Write out all the data again, exactly as it stands.

------ DATASET EXTRACT ------

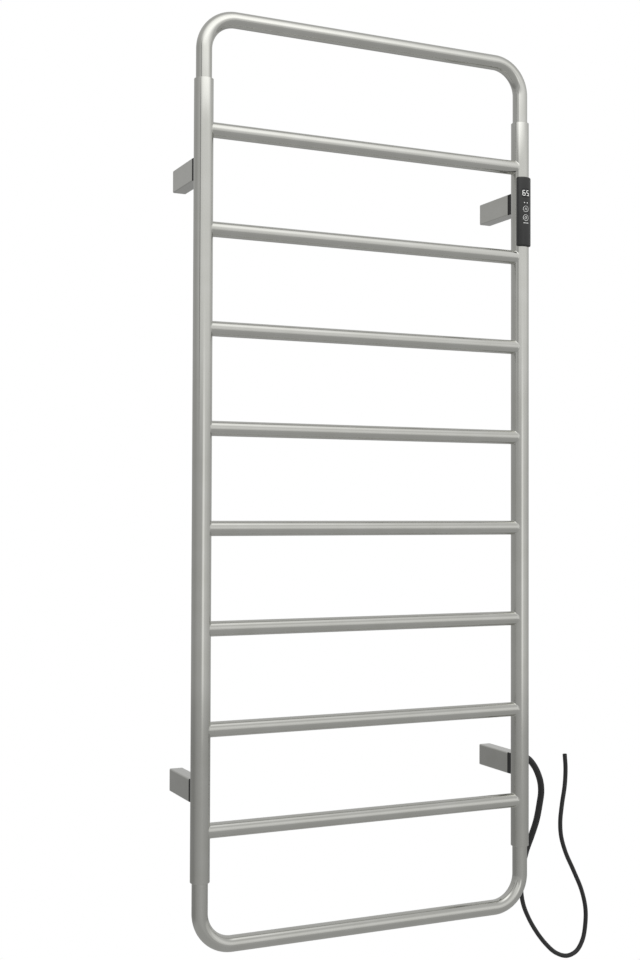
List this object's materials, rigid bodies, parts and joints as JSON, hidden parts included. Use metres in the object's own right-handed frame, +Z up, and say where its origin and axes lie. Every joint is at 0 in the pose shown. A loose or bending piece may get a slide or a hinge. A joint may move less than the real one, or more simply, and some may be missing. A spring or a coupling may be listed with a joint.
{
  "type": "heated towel rail",
  "caption": "Wall-hung electric towel rail: round crossbars between two tube posts closed by bent hoops, held on stand-off brackets, with a slim control module and a bare-ended supply cord.",
  "frame": {"origin": "on the wall plane, at the middle of the four wall brackets", "axes": "+X to the right seen from the front, +Y into the wall, +Z up; the front faces -Y"},
  "size_m": [0.6662, 0.1081, 1.3097],
  "materials": {
    "polished_steel": "polished stainless steel tube",
    "brushed_steel": "brushed stainless steel",
    "zinc_steel": "zinc-plated steel",
    "black_nylon": "moulded black nylon",
    "black_abs": "fine-textured black ABS",
    "component_black": "moulded component body",
    "smoked_window": "smoked acrylic",
    "lit_digits": "white display segments, lit",
    "circuit_board": "green solder mask on glass-fibre board",
    "black_rubber": "moulded black rubber",
    "heating_silicone": "red silicone jacket",
    "cord_pvc": "extruded black PVC"
  },
  "bodies": {
    "rail": {"left_post": "polished_steel", "right_post": "polished_steel", "top_hoop": "polished_steel", "bottom_hoop": "polished_steel", "crossbar_1": "polished_steel", "crossbar_2": "polished_steel", "crossbar_3": "polished_steel", "crossbar_4": "polished_steel", "crossbar_5": "polished_steel", "crossbar_6": "polished_steel", "crossbar_7": "polished_steel", "crossbar_8": "polished_steel", "upper_left_bracket_sleeve": "polished_steel", "upper_right_bracket_sleeve": "polished_steel", "lower_left_bracket_sleeve": "polished_steel", "lower_right_bracket_sleeve": "polished_steel", "upper_left_ferrule": "brushed_steel", "upper_right_ferrule": "brushed_steel", "lower_left_ferrule": "brushed_steel", "lower_right_ferrule": "brushed_steel", "upper_left_bracket_wall_core": "zinc_steel", "upper_left_bracket_post_bolt": "zinc_steel", "upper_left_bracket_grub_screw": "zinc_steel", "upper_right_bracket_wall_core": "zinc_steel", "upper_right_bracket_post_bolt": "zinc_steel", "upper_right_bracket_grub_screw": "zinc_steel", "lower_left_bracket_wall_core": "zinc_steel", "lower_left_bracket_post_bolt": "zinc_steel", "lower_left_bracket_grub_screw": "zinc_steel", "lower_right_bracket_wall_core": "zinc_steel", "lower_right_bracket_post_bolt": "zinc_steel", "lower_right_bracket_grub_screw": "zinc_steel", "upper_left_bracket_pad": "black_nylon", "upper_right_bracket_pad": "black_nylon", "lower_left_bracket_pad": "black_nylon", "lower_right_bracket_pad": "black_nylon", "cord_gland": "black_nylon", "cord_gland_nut": "black_nylon", "control_tray": "black_nylon", "control_housing": "black_abs", "supply_terminal": "component_black", "heater_relay": "component_black", "power_switch": "component_black", "timer_switch": "component_black", "display_block": "component_black", "temperature_sensor": "component_black", "display_window": "smoked_window", "display_digits": "lit_digits", "indicator_light_pipe": "lit_digits", "control_board": "circuit_board", "control_gasket": "black_rubber", "lead_bush": "black_rubber", "heating_cable_end_seal": "black_rubber", "cord_strain_relief": "black_rubber", "heating_cable": "heating_silicone", "power_cord": "cord_pvc", "cord_cover": "cord_pvc", "internal_supply_lead": "cord_pvc"},
    "power_key": {"power_key": "black_abs"},
    "timer_key": {"timer_key": "black_abs"}
  },
  "joints": [
    {"name": "power_key_press", "type": "slide", "parent": "rail", "child": "power_key", "axis": [0, 1, 0], "range_m": [0, 0.0005], "stiffness_N_per_m": 1500},
    {"name": "timer_key_press", "type": "slide", "parent": "rail", "child": "timer_key", "axis": [0, 1, 0], "range_m": [0, 0.0005], "stiffness_N_per_m": 1500}
  ]
}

------

*RESULT:*
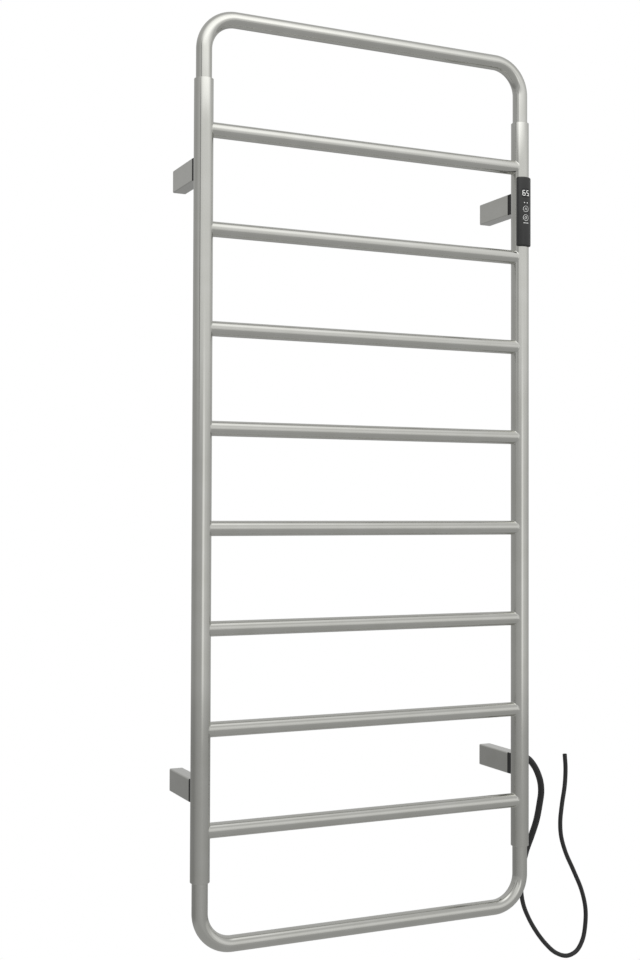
List this object's materials, rigid bodies, parts and joints as JSON, hidden parts included. Use metres in the object's own right-handed frame, +Z up, and say where its origin and axes lie. Every joint is at 0 in the pose shown. A loose or bending piece may get a slide or a hinge. A joint may move less than the real one, or more simply, and some may be missing. A spring or a coupling may be listed with a joint.
{
  "type": "heated towel rail",
  "caption": "Wall-hung electric towel rail: round crossbars between two tube posts closed by bent hoops, held on stand-off brackets, with a slim control module and a bare-ended supply cord.",
  "frame": {"origin": "on the wall plane, at the middle of the four wall brackets", "axes": "+X to the right seen from the front, +Y into the wall, +Z up; the front faces -Y"},
  "size_m": [0.6662, 0.1081, 1.3097],
  "materials": {
    "polished_steel": "polished stainless steel tube",
    "brushed_steel": "brushed stainless steel",
    "zinc_steel": "zinc-plated steel",
    "black_nylon": "moulded black nylon",
    "black_abs": "fine-textured black ABS",
    "component_black": "moulded component body",
    "smoked_window": "smoked acrylic",
    "lit_digits": "white display segments, lit",
    "circuit_board": "green solder mask on glass-fibre board",
    "black_rubber": "moulded black rubber",
    "heating_silicone": "red silicone jacket",
    "cord_pvc": "extruded black PVC"
  },
  "bodies": {
    "rail": {"left_post": "polished_steel", "right_post": "polished_steel", "top_hoop": "polished_steel", "bottom_hoop": "polished_steel", "crossbar_1": "polished_steel", "crossbar_2": "polished_steel", "crossbar_3": "polished_steel", "crossbar_4": "polished_steel", "crossbar_5": "polished_steel", "crossbar_6": "polished_steel", "crossbar_7": "polished_steel", "crossbar_8": "polished_steel", "upper_left_bracket_sleeve": "polished_steel", "upper_right_bracket_sleeve": "polished_steel", "lower_left_bracket_sleeve": "polished_steel", "lower_right_bracket_sleeve": "polished_steel", "upper_left_ferrule": "brushed_steel", "upper_right_ferrule": "brushed_steel", "lower_left_ferrule": "brushed_steel", "lower_right_ferrule": "brushed_steel", "upper_left_bracket_wall_core": "zinc_steel", "upper_left_bracket_post_bolt": "zinc_steel", "upper_left_bracket_grub_screw": "zinc_steel", "upper_right_bracket_wall_core": "zinc_steel", "upper_right_bracket_post_bolt": "zinc_steel", "upper_right_bracket_grub_screw": "zinc_steel", "lower_left_bracket_wall_core": "zinc_steel", "lower_left_bracket_post_bolt": "zinc_steel", "lower_left_bracket_grub_screw": "zinc_steel", "lower_right_bracket_wall_core": "zinc_steel", "lower_right_bracket_post_bolt": "zinc_steel", "lower_right_bracket_grub_screw": "zinc_steel", "upper_left_bracket_pad": "black_nylon", "upper_right_bracket_pad": "black_nylon", "lower_left_bracket_pad": "black_nylon", "lower_right_bracket_pad": "black_nylon", "cord_gland": "black_nylon", "cord_gland_nut": "black_nylon", "control_tray": "black_nylon", "control_housing": "black_abs", "supply_terminal": "component_black", "heater_relay": "component_black", "power_switch": "component_black", "timer_switch": "component_black", "display_block": "component_black", "temperature_sensor": "component_black", "display_window": "smoked_window", "display_digits": "lit_digits", "indicator_light_pipe": "lit_digits", "control_board": "circuit_board", "control_gasket": "black_rubber", "lead_bush": "black_rubber", "heating_cable_end_seal": "black_rubber", "cord_strain_relief": "black_rubber", "heating_cable": "heating_silicone", "power_cord": "cord_pvc", "cord_cover": "cord_pvc", "internal_supply_lead": "cord_pvc"},
    "power_key": {"power_key": "black_abs"},
    "timer_key": {"timer_key": "black_abs"}
  },
  "joints": [
    {"name": "power_key_press", "type": "slide", "parent": "rail", "child": "power_key", "axis": [0, 1, 0], "range_m": [0, 0.0005], "stiffness_N_per_m": 1500},
    {"name": "timer_key_press", "type": "slide", "parent": "rail", "child": "timer_key", "axis": [0, 1, 0], "range_m": [0, 0.0005], "stiffness_N_per_m": 1500}
  ]
}